E.T. the Extra-Terrestrial – A Movie Review

This article brought to you by Goodwin’s Market and Mountains Community Hospital

By Nathan Hurlbut

In the early 1980’s, director Steven Spielberg was on quite a roll. Having survived a disastrous shoot back in 1975 helming a film based on a best-selling novel by Peter Benchley, Spielberg watched as his troubled production went on to become the biggest movie of the year. “Jaws” also helped usher in the era of the modern blockbuster.

His follow-up, “Close Encounters of the Third Kind” (1977), was almost as big a financial success, and garnered nine Academy Awards nominations in the process. While 1979’s “1941” was a rare misfire, Spielberg again ruled the day when “Raiders of the Lost Ark” became the biggest movie ticket seller of 1981 as well.

So, once you’ve achieved that level of success, what do you do for an encore? Following the success of “Close Encounters of the Third Kind”, Columbia Pictures expressed interest in creating a sequel. Although Spielberg had no interest in directing a sequel to the film, he started considering a sort-of follow-up that took the idealistic notion of aliens visiting our planet and turning it into something much darker.

The project was called “Night Skies”, and was based on the idea of malevolent aliens visiting earth and terrorizing a family. Spielberg enlisted renowned filmmaker John Sayles (then working primarily as a screenwriter) to take the story idea and compose a screenplay draft. After considering the horror elements of the story, Spielberg even started thinking Tobe Hooper of “The Texas Chain Saw Massacre” (1974) fame should direct the film instead of Spielberg himself.

However, Spielberg soon found “Night Skies” was starting to become a little too dark for his tastes. Within the script, though, he did find something else that caught his eye. Deep within this terrifying story was a gentler subplot, the tale of a single benevolent alien who befriends a young boy and subsequently becomes stranded on Earth. This single-story idea so moved screenwriter Melissa Mathison when Spielberg read the script to her that he decided this was the direction his new film would take.

The rest, as they say, is history. The project, re-titled “E.T. the Extra-Terrestrial”, was released in 1982 and became not only the biggest movie of the year, but also the highest grossing film of all time (until Spielberg’s own “Jurassic Park” knocked it off the top spot eleven years later in 1993).

Of course, almost everyone is now familiar with this moving tale of an extra-terrestrial that befriends young Elliott (Henry Thomas) after becoming stranded on Earth. The fact that Elliott has divorced parents and is able to find solace in his new alien friend has become one of the most touching stories ever committed to film.

Perhaps Spielberg’s wisest decision in making the movie was choosing to shoot the film in chronological order. It gave his young cast the opportunity to experience the story in sequence and help build the emotional arc of their performances.

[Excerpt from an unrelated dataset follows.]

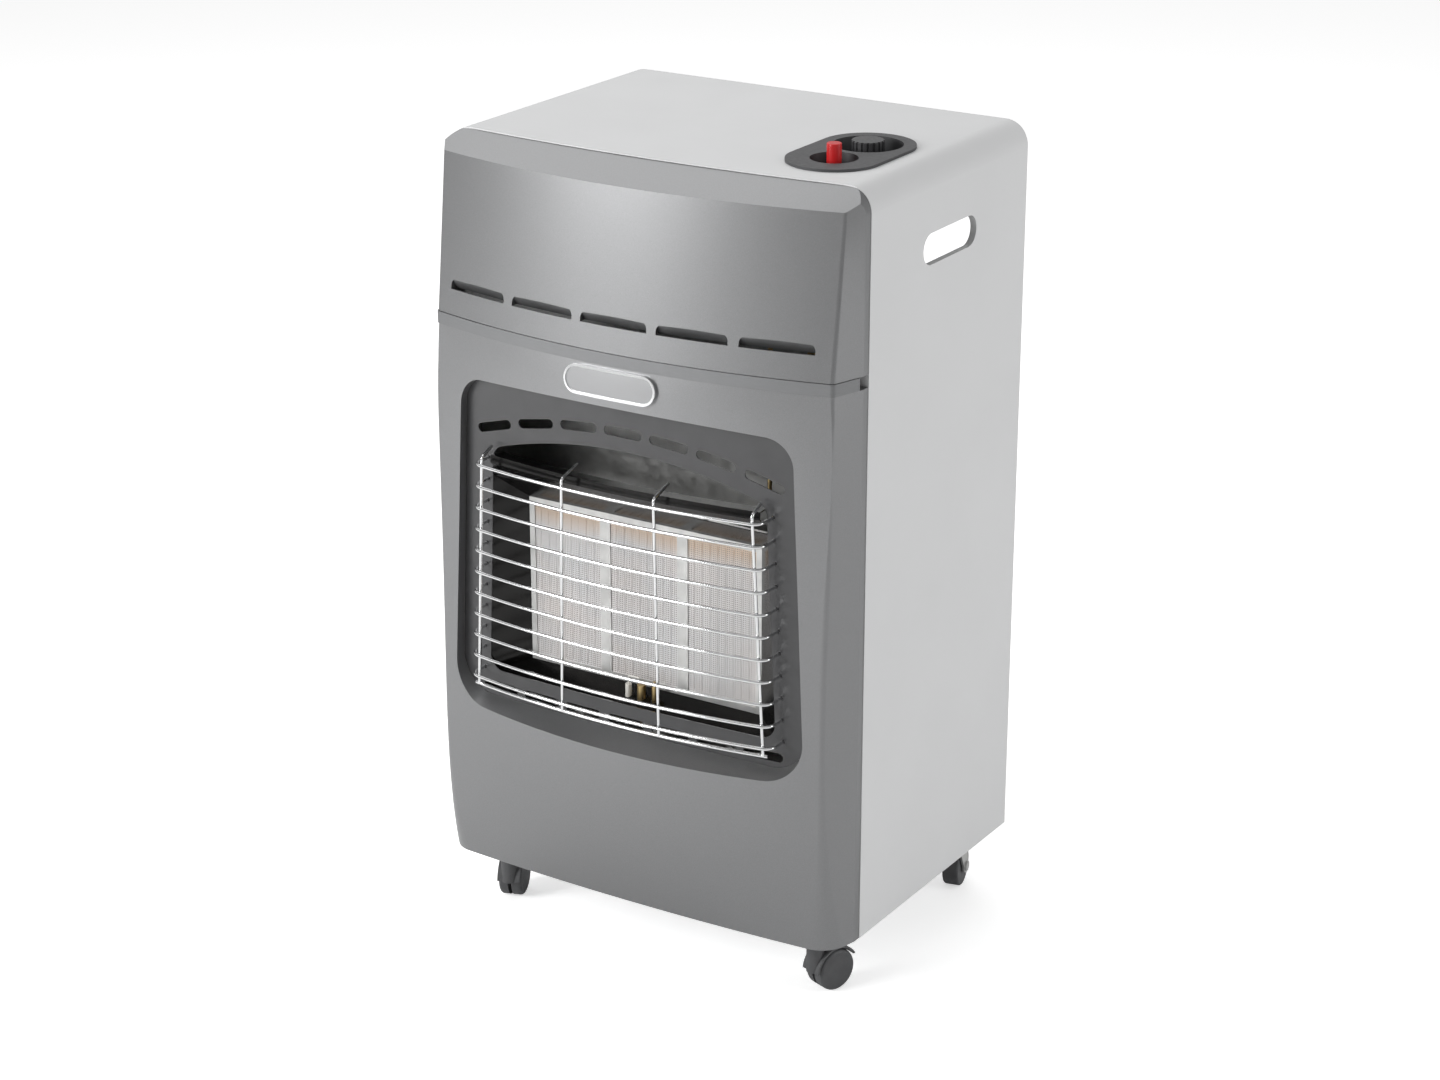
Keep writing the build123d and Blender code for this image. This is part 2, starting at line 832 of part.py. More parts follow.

The payoff was clearly a success, as the film famously builds to an emotional final scene in which there isn’t a dry eye to be found in the house. The screenplay even originally had a follow-up scene in which Elliott had become more integrated into the boys’ group after he had introduced them all to his alien friend. However, that scene was wisely excised from the movie after everyone involved realized there was no way to follow up the heart-wrenching scene that had just come before it. As a result, “E.T. the Extra-Terrestrial” remains Spielberg’s most popular film to this day.

“E.T. the Extraterrestrial” is playing for one night only at Blue Jay Cinema as part of its Classics Series on Wednesday, June 12th.